Het antwoord was natuurlijk weer geld.



Toen mijn vriendin en ik een paar weken in Betondorp woonden en het ons niet lukte om een gordijnrail op te hangen, zag ik op de winkelruit van Marcel tussen de annonces van verdwenen huisdieren een briefje hangen van Dirk, een klusjesman, die voor weinig geld zijn twee rechterhanden aanbood.
De volgende dag stond Dirk op de stoep, ik herkende hem, hij had een paar dagen ervoor staan harken in de tuin van mevrouw Telraam, die schuin achter ons woont. Hij had een buik onder een wit overhemd en woonde in het huis waar vroeger de oma van Johan Cruijff woonde – wat me niet verbaasde, omdat iedereen in Betondorp of iets te maken heeft met Cruijff, of met Ajax.

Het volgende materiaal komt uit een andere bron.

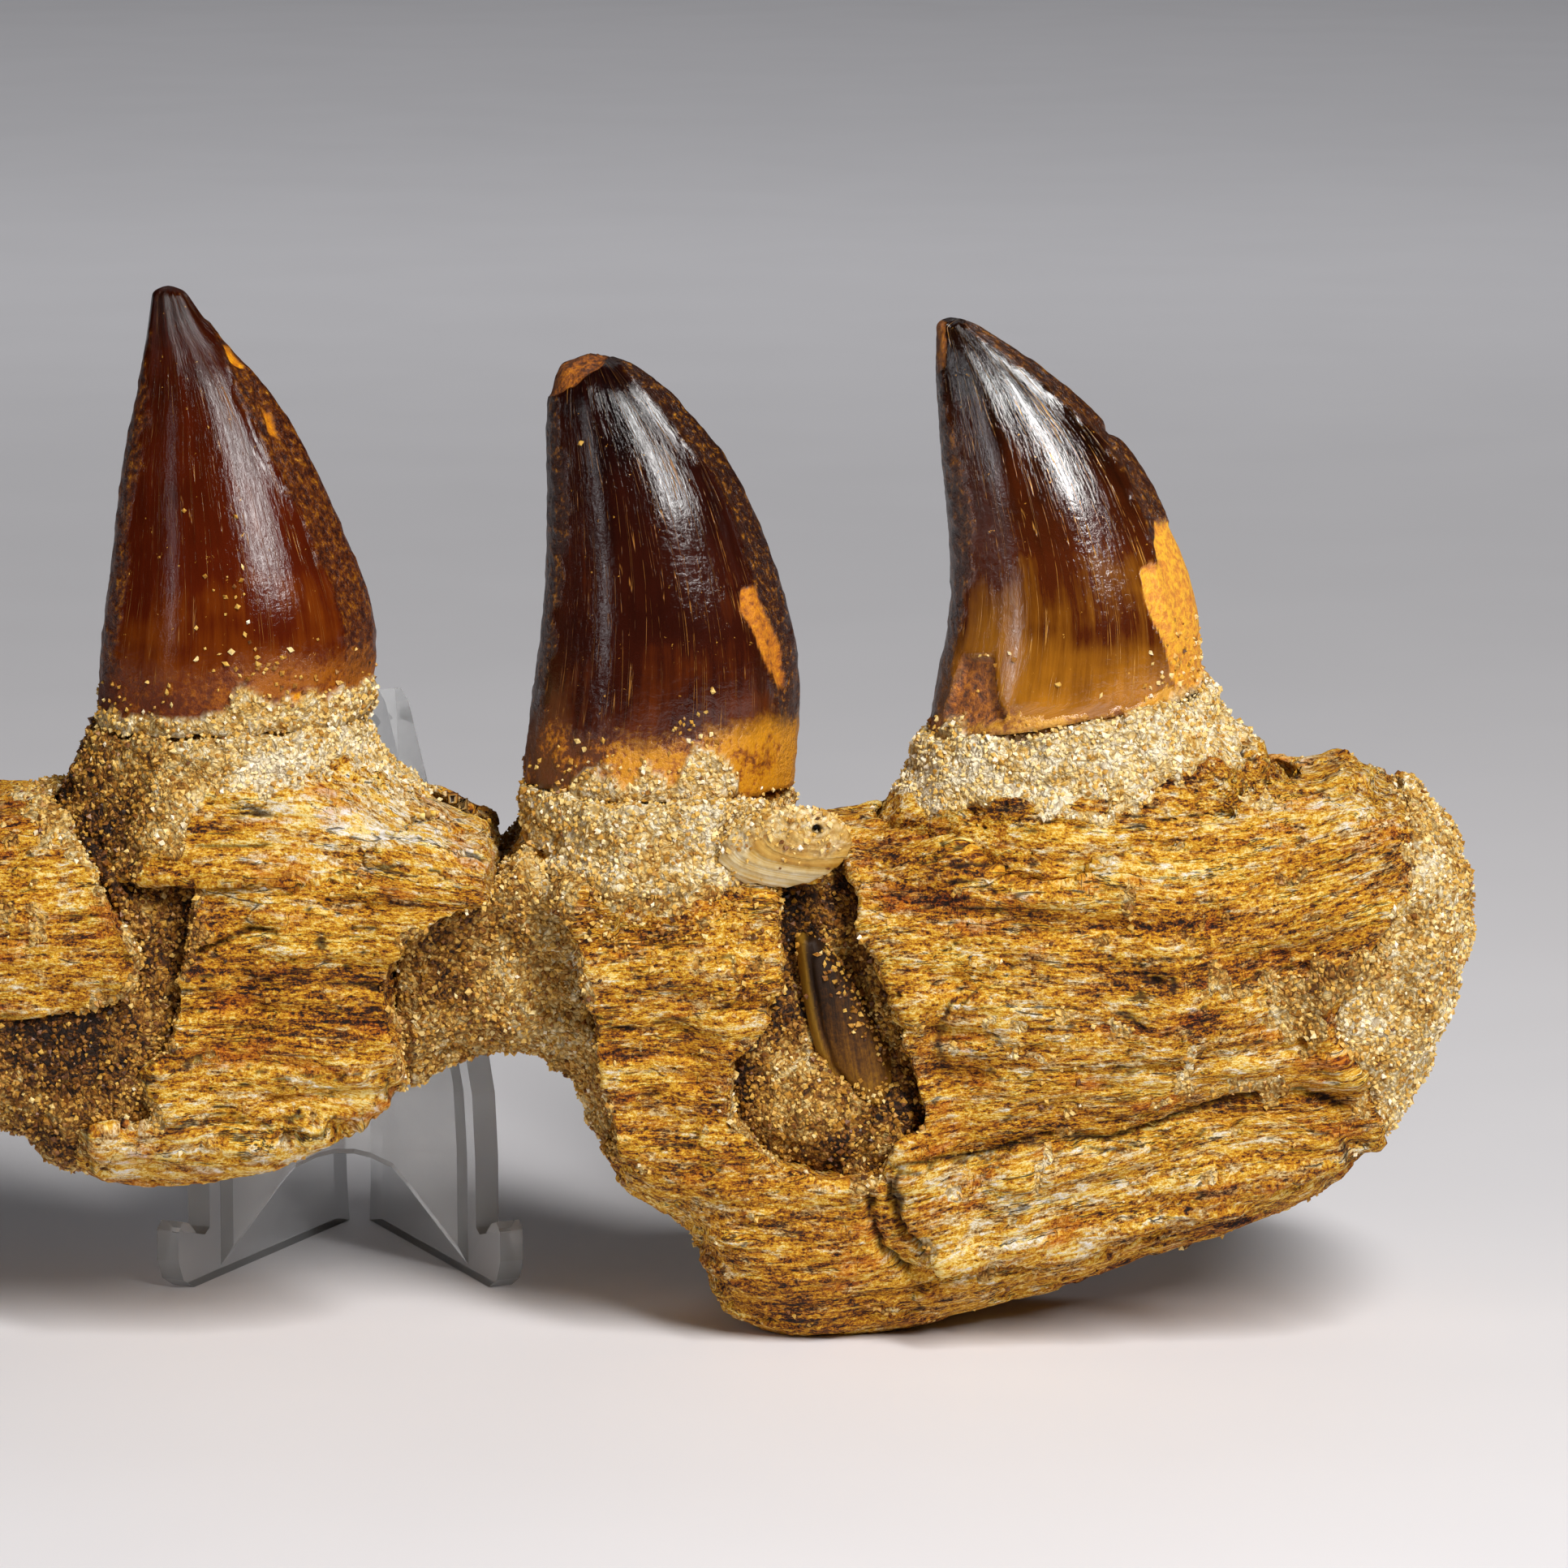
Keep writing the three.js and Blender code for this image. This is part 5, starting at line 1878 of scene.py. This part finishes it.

Dirk woonde dus in het huis van Oma Cruijff, en daar stonden op een dag ineens twee ambtenaren in de tuin. ‘Stonden ze daar met een meetlint, wilden ze een standbeeld van Cruijff neerzetten. Ik zeg: ‘Kan je dat niet effe netjes vragen? Want volgens mij is dit mijn tuin.’ Dus zij vragen: ‘Mogen we uw tuin opmeten?’ Ik zeg: ‘Tuurlijk, maar één ding: wat ga ik hieraan verdienen?’ Nou, dat wisten ze niet. Dus ik zeg: ‘Je mag dat beeld hier neerzetten, voor mijn part hak je die boom ervoor om, maar dan betaal ik geen huur meer.’ Ik heb ze nooit meer gezien.’
Een beetje zoals Johan Cruijff de onderhandelingen ook gedaan zou kunnen hebben.
Johan Cruijff in de knipselmap over zijn oude buurtbewoners: ‘Hun met mij en ik met hun, dus dat is altijd een tweerichtingsverkeer geweest.’
Niet meer dan logisch, zouden ze in Betondorp zeggen.